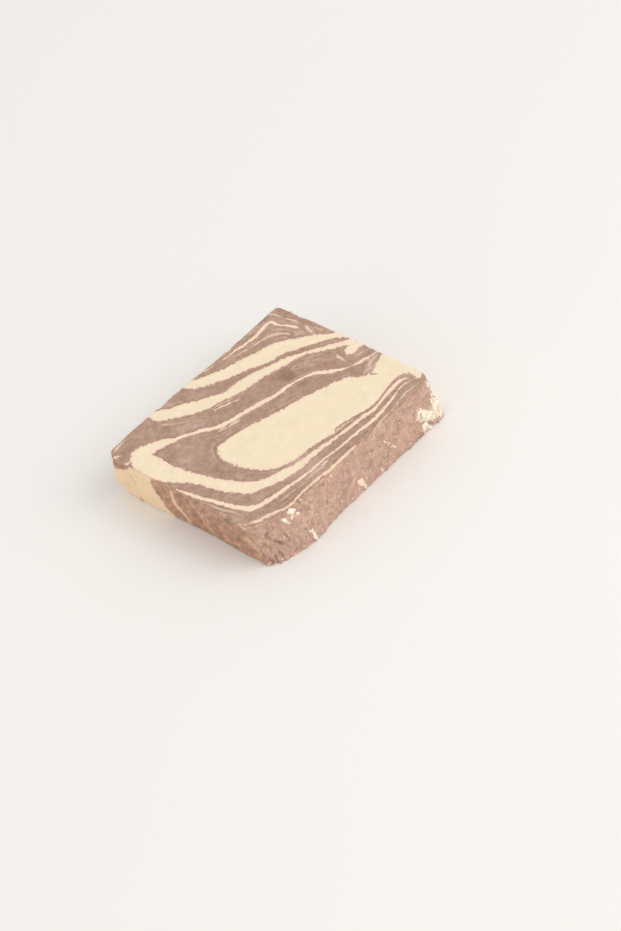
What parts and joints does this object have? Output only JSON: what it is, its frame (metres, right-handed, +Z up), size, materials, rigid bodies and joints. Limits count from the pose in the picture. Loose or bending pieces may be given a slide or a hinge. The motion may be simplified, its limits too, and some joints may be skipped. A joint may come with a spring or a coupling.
{
  "type": "sesame halva block",
  "caption": "Thick square-cut slice of marbled plain and cocoa sesame halva with crumbly edges, lying flat on its cut face.",
  "frame": {"origin": "middle of the slice's box, at the height of the surface it lies on", "axes": "+Z up through the thickness, away from the face it lies on; +X along the longer side of the face, from the worn front left corner's end to the other cut end; +Y across the slice to its back"},
  "size_m": [0.0966, 0.085, 0.021],
  "materials": {
    "halva": "dry, slightly waxy sesame paste, pale cream marbled with milky cocoa brown; soft crumbly grain"
  },
  "bodies": {
    "root": {"halva_slice": "halva"}
  },
  "joints": []
}
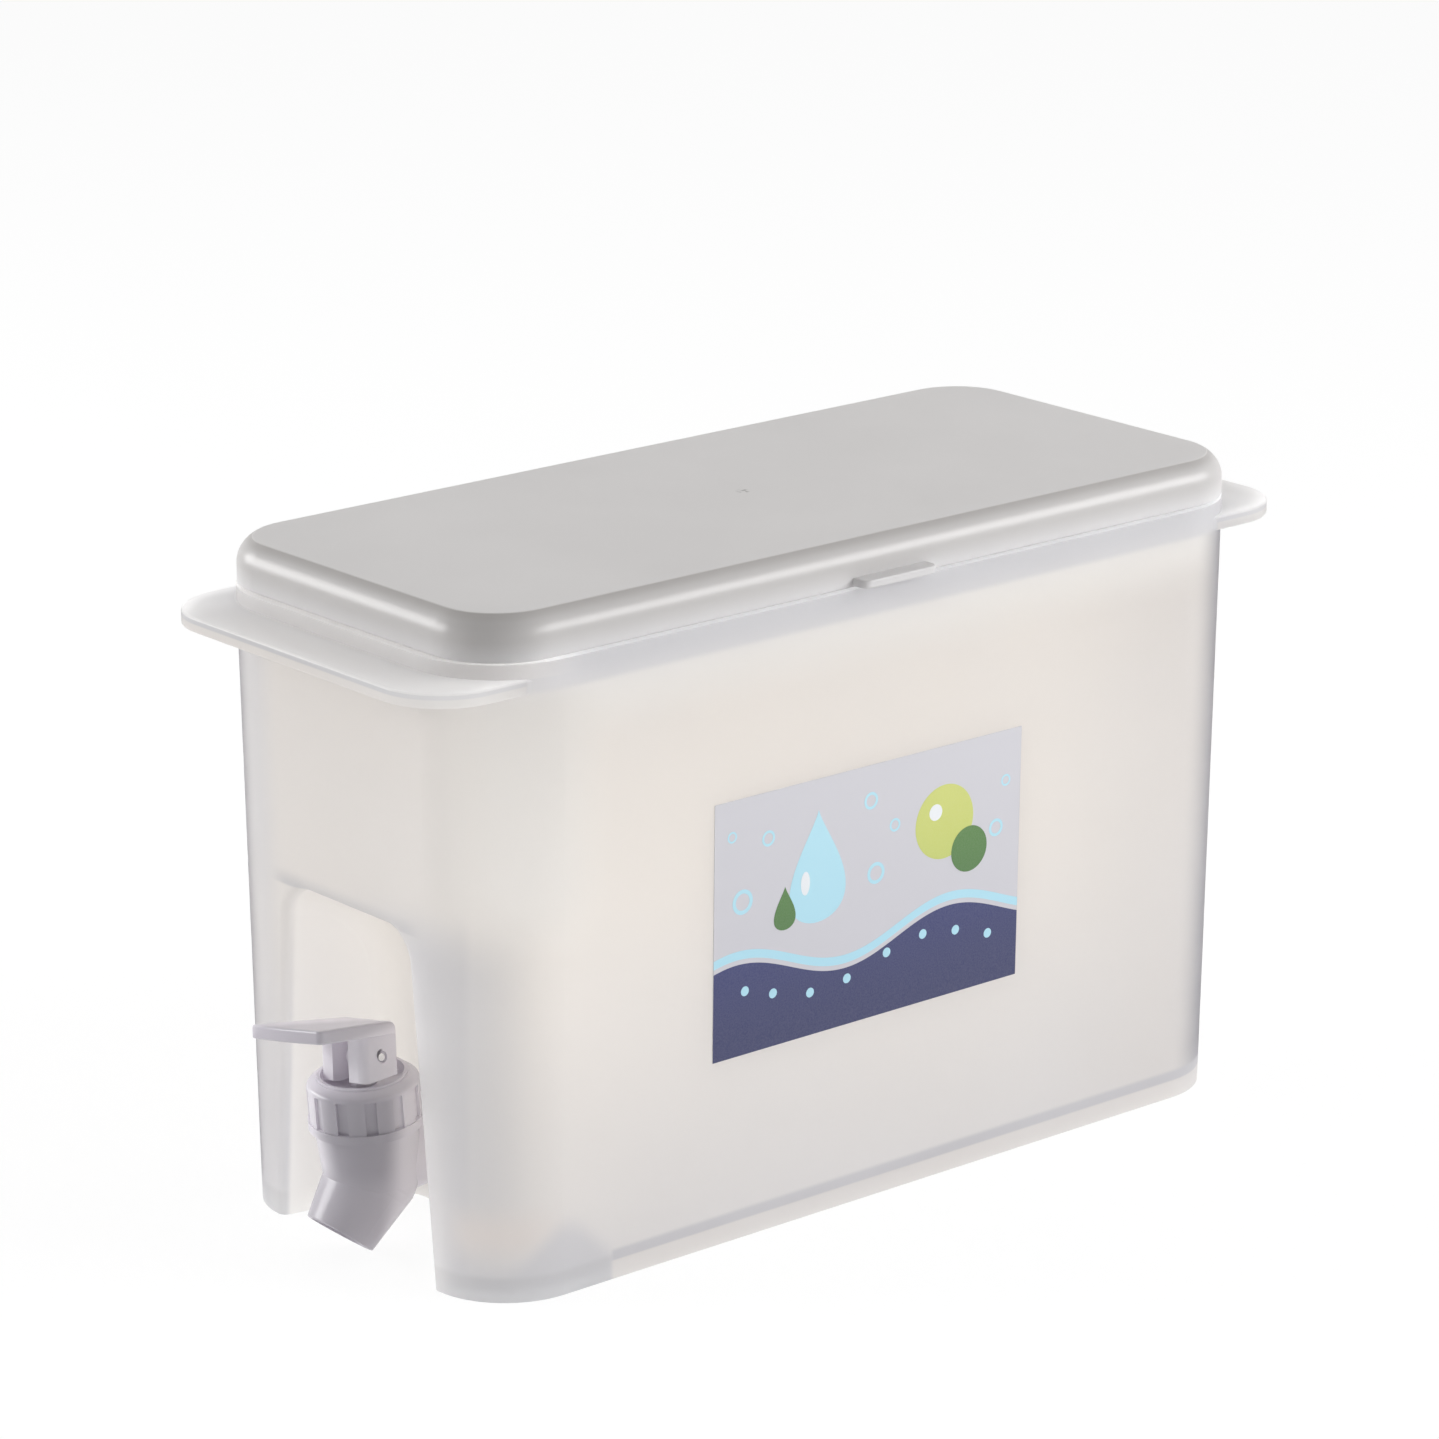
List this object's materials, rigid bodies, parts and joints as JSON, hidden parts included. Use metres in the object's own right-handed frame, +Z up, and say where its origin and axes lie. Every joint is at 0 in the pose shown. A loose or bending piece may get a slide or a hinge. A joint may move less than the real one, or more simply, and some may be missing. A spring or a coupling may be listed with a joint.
{
  "type": "water dispenser",
  "caption": "Slim refrigerator drinks dispenser: a drafted plastic tank with end grip tabs, a lift-off lid and a push-lever tap set in an arched recess.",
  "frame": {"origin": "middle of the object's footprint, on the plane that the foot stands on", "axes": "+Z up; X across the tank; Y along the tank, with the tap on the -Y end"},
  "size_m": [0.1198, 0.2939, 0.1767],
  "materials": {
    "tank_plastic": "translucent natural polypropylene, satin",
    "lid_plastic": "translucent natural polypropylene, fine matt grain",
    "sticker": "printed film, satin",
    "tap_plastic": "white moulded plastic, satin",
    "stem_plastic": "white moulded plastic",
    "seal_rubber": "clear silicone, matt",
    "spring_steel": "drawn stainless wire",
    "pin_steel": "drawn stainless bar"
  },
  "bodies": {
    "tank": {"tank": "tank_plastic", "label": "sticker", "tap_body": "tap_plastic", "collar_nut": "tap_plastic", "outer_washer": "seal_rubber", "inner_washer": "seal_rubber", "lock_nut": "tap_plastic", "return_spring": "spring_steel"},
    "lid": {"lid": "lid_plastic"},
    "valve": {"valve_stem": "stem_plastic", "valve_seal": "seal_rubber", "stem_ring": "seal_rubber"},
    "lever": {"lever": "tap_plastic", "pivot_pin": "pin_steel"}
  },
  "joints": [
    {"name": "lid_lift", "type": "slide", "parent": "tank", "child": "lid", "axis": [0, 0, 1], "range_m": [0, 0.03]},
    {"name": "stem_lift", "type": "slide", "parent": "tank", "child": "valve", "axis": [0, -0.0785, 0.9969], "range_m": [0, 0.00192], "stiffness_N_per_m": 600, "springref_m": -0.004, "deforming": ["return_spring"]},
    {"name": "lever_press", "type": "hinge", "parent": "valve", "child": "lever", "pos_m": [0, -0.12575, 0.05239], "axis": [0.9763, -0.017, 0.2158], "range_deg": [0, 25]}
  ],
  "couplings": [
    {"joint": "lever_press", "follows": "stem_lift", "rad_per_m": 227.62}
  ]
}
---
#### [The task]
Work through the records line by line and tally those with the word "slide". Report only the total.

#### [Output below]
4